At recent Town Board meetings, the board discussed studying the area around the hamlets at a cost of $43,000 as a first step to update the town’s Master Plan. But leaders from the Jamesport-South Jamesport Civic Association opposed the idea, saying it would be too costly and cumbersome and wouldn’t be completed in time to address pending projects.

The Democrats in last fall’s election had run on a party platform of updating the Master Plan. The Jamesport civic group itself isn’t affiliated with a local political party, though its leader, Angela DeVito, had run against Mr. Walter on the Democratic line for the supervisor’s seat in 2013.

The civic group’s opposition, Mr. Walter said, amounts to an about-face, adding that Ms. DeVito should be “called out” for opposing the corridor study. He said critics “can’t complain” when the area is developed further.

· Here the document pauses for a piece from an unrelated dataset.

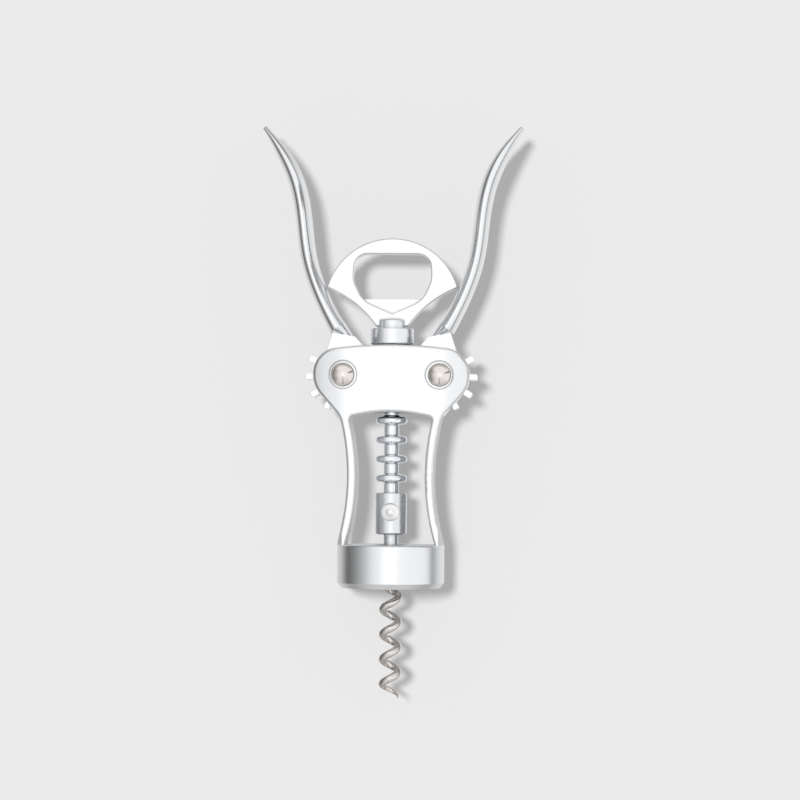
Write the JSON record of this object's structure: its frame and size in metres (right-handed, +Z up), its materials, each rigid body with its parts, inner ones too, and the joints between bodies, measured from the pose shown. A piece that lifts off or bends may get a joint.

The group is preparing its own eight-step plan for new policies for the area, including banning chain stores from the corridor, reducing the maximum size of businesses and allowing special permits so long as development is limited to 60 percent of the property.

And at Saturday’s civic group meeting, the feud between Ms. DeVito and Town Supervisor Sean Walter continued, as the civic leader slammed Mr. Walter over discussions to cap spending on a park in the area at $10,000.

The Town Board set the $10,000 limit after Mr. Walter explained the Community Preservation Fund was bankrupt and that the town had to be frugal with its expenditures. On Saturday, Ms. DeVito said the money for a corridor study could have been put towards the local park.

“In the meantime, [the town] has created pocket parks all over Riverhead and don’t worry about maintaining them — never an issue of cost for them,” said Ms. DeVito. “It’s just pure spite on Sean’s part … He didn’t get what he wanted and he’s getting back at us by trying to put roadblocks in place.”

Those allegations were forcefully denied by Mr. Walter, who stated the corridor study funds could not be used in place of CPF money.

“If she makes that claim, I can’t help her,” he said.

The civic group has already begun working with two Town Board members to push forward with their own proposals. Ms. DeVito said recent meetings with Councilwoman Jodi Giglio and Councilman Tim Hubbard were productive. The civic group plans to complete its proposals one at a time and present them — fully-realized — for the board to vote on.

At Saturday’s meeting, Ms. DeVito seemed confident the civic group could get their proposals approved through a Town Board resolution vote, even if Mr. Walter opposed them.

“We only need three votes,” Ms. DeVito said. “We don’t need his.”